▶ _Work to complete_:
In the listing below, locate the line containing "Keep writing the" and the line containing "return piece". Output both of them and every line between, exactly as written, and nothing more.

══════

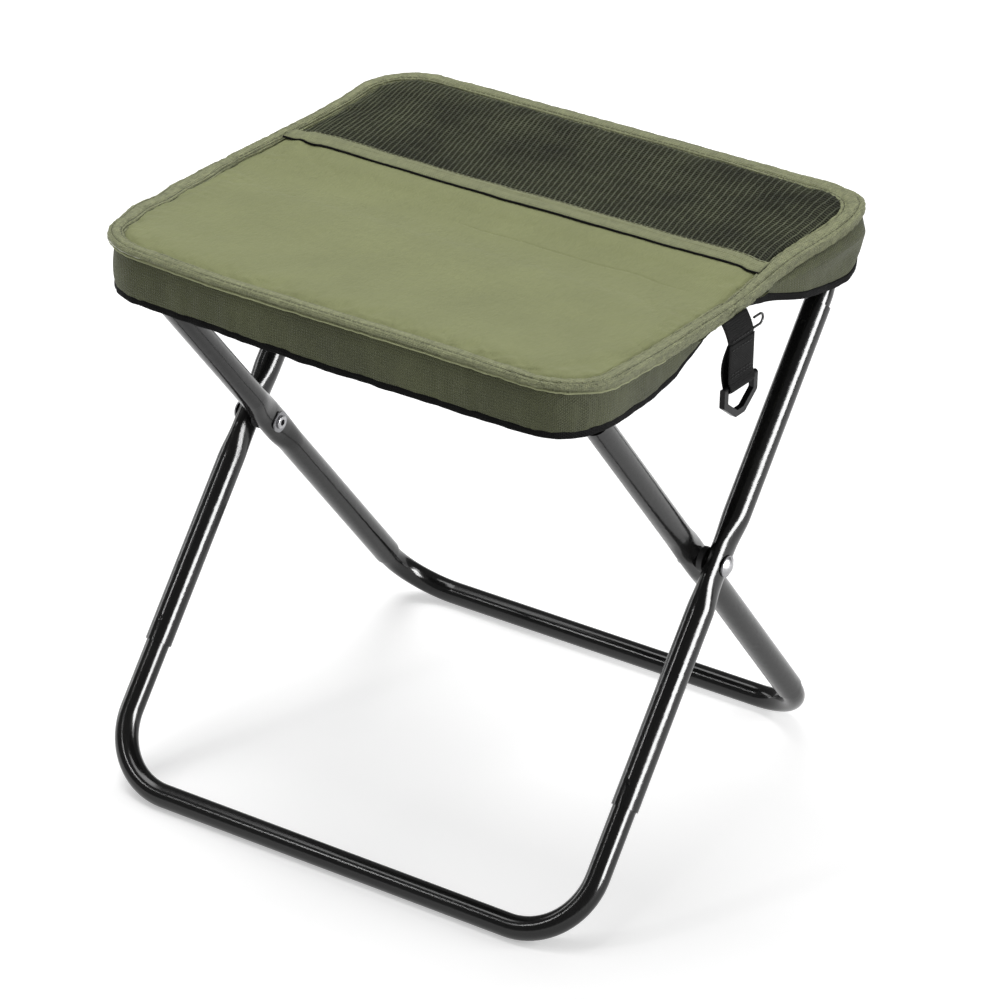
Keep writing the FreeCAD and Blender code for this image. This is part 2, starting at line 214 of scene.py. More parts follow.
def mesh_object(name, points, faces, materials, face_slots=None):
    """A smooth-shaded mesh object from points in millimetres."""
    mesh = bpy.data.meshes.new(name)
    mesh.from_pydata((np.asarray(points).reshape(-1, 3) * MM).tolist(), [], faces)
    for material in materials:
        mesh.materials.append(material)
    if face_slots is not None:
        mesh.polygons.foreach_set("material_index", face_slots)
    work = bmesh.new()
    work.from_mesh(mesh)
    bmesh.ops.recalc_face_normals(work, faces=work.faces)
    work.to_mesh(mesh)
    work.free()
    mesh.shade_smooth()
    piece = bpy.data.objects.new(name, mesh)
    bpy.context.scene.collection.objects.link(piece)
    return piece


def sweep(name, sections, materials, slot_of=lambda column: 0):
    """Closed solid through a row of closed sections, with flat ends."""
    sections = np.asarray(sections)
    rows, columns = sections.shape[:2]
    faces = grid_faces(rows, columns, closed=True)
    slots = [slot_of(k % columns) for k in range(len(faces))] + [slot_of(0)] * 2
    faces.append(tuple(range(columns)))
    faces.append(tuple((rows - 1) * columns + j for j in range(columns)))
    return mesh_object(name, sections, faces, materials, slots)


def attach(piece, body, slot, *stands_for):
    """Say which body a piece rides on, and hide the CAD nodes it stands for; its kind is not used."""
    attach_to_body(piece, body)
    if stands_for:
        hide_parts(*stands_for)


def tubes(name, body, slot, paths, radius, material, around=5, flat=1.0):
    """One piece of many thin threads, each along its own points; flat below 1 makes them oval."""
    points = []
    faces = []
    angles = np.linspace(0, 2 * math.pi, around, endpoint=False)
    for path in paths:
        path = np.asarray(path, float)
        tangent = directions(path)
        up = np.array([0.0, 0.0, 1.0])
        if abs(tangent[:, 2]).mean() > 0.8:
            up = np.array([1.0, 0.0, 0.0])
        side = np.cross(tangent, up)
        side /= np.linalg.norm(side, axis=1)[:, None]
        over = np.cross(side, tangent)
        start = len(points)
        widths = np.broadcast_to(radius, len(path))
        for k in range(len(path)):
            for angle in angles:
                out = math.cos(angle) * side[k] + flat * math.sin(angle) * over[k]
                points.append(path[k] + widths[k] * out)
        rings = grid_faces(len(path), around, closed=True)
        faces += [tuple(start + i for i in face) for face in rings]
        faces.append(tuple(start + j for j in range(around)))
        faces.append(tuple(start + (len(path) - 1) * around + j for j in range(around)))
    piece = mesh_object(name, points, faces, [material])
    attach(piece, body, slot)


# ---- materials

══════

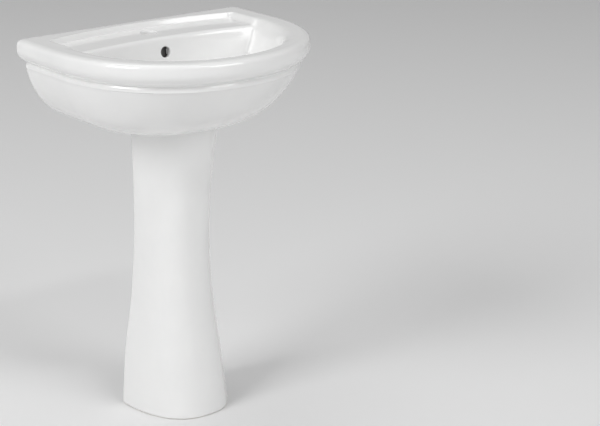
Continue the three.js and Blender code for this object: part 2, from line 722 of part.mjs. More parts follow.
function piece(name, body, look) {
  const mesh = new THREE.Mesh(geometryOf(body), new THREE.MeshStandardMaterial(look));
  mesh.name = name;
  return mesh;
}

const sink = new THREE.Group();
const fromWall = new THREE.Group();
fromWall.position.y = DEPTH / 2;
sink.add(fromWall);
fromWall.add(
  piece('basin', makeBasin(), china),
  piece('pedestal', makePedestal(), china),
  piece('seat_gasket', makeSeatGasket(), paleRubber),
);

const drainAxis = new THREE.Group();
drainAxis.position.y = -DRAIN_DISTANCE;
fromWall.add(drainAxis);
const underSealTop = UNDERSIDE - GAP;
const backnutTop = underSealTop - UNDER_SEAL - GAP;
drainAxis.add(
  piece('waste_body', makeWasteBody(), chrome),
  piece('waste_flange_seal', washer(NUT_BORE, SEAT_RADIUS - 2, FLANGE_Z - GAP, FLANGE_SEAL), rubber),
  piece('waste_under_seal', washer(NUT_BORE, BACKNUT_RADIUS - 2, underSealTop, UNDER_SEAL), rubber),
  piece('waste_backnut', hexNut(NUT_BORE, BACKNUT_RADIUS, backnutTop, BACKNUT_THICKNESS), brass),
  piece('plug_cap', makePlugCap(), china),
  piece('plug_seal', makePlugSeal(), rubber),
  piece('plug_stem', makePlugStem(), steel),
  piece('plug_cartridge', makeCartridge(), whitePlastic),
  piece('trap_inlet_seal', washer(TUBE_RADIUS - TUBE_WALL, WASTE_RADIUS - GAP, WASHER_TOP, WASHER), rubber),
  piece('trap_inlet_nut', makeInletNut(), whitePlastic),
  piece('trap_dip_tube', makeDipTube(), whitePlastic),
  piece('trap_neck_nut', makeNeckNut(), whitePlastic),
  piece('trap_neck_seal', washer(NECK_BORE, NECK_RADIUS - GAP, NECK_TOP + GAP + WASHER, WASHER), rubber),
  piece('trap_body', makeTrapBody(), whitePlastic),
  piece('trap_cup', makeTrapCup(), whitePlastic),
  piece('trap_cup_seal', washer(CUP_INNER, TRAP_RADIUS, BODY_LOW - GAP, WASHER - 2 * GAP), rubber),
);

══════

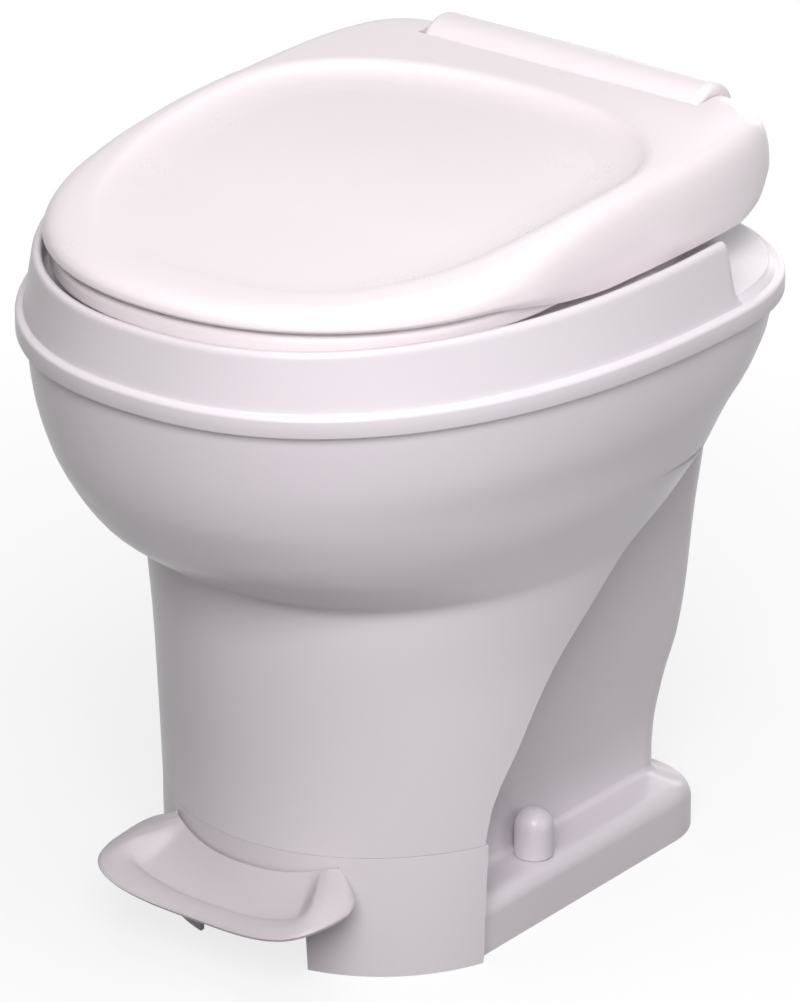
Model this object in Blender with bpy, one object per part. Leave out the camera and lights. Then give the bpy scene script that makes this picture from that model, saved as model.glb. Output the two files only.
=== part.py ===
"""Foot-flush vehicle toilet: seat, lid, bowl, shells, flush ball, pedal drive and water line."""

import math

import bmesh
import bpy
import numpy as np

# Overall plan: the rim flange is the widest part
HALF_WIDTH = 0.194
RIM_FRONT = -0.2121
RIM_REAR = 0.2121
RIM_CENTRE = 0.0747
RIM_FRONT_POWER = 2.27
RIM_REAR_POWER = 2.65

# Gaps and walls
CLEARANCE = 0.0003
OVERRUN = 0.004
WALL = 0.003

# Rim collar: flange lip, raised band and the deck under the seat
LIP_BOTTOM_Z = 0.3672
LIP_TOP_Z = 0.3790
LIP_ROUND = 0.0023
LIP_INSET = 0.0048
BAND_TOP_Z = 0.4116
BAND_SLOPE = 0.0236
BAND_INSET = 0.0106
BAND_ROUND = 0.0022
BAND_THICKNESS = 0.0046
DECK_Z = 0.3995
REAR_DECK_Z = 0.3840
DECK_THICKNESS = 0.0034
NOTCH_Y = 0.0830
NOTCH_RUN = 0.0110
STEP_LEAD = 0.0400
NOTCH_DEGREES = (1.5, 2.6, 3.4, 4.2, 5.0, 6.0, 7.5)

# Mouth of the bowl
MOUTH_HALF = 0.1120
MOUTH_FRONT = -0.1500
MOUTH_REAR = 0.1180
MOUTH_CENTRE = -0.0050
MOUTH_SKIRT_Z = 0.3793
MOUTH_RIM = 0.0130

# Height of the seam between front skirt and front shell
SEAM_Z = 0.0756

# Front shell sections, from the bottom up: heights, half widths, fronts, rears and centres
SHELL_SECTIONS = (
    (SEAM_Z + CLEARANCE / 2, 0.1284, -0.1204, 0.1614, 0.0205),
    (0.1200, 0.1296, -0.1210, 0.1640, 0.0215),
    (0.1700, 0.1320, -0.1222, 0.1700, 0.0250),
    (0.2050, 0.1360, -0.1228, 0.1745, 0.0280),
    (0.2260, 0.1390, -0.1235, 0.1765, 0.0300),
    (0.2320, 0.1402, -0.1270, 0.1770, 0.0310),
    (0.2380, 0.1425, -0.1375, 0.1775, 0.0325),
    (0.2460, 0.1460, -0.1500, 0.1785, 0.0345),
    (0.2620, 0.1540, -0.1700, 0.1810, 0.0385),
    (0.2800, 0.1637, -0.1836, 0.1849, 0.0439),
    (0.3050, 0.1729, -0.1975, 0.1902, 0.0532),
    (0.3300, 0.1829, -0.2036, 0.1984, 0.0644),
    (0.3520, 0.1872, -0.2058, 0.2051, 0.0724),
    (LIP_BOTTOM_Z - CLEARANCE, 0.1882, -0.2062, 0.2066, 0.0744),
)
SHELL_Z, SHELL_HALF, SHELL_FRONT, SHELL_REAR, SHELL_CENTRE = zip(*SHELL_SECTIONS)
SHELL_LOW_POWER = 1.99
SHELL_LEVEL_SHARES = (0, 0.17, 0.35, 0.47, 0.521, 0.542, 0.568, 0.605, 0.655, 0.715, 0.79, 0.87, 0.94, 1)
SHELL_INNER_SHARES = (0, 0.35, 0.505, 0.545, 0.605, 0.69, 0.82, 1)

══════

▶ _Correct output_:
Keep writing the FreeCAD and Blender code for this image. This is part 2, starting at line 214 of scene.py. More parts follow.
def mesh_object(name, points, faces, materials, face_slots=None):
    """A smooth-shaded mesh object from points in millimetres."""
    mesh = bpy.data.meshes.new(name)
    mesh.from_pydata((np.asarray(points).reshape(-1, 3) * MM).tolist(), [], faces)
    for material in materials:
        mesh.materials.append(material)
    if face_slots is not None:
        mesh.polygons.foreach_set("material_index", face_slots)
    work = bmesh.new()
    work.from_mesh(mesh)
    bmesh.ops.recalc_face_normals(work, faces=work.faces)
    work.to_mesh(mesh)
    work.free()
    mesh.shade_smooth()
    piece = bpy.data.objects.new(name, mesh)
    bpy.context.scene.collection.objects.link(piece)
    return piece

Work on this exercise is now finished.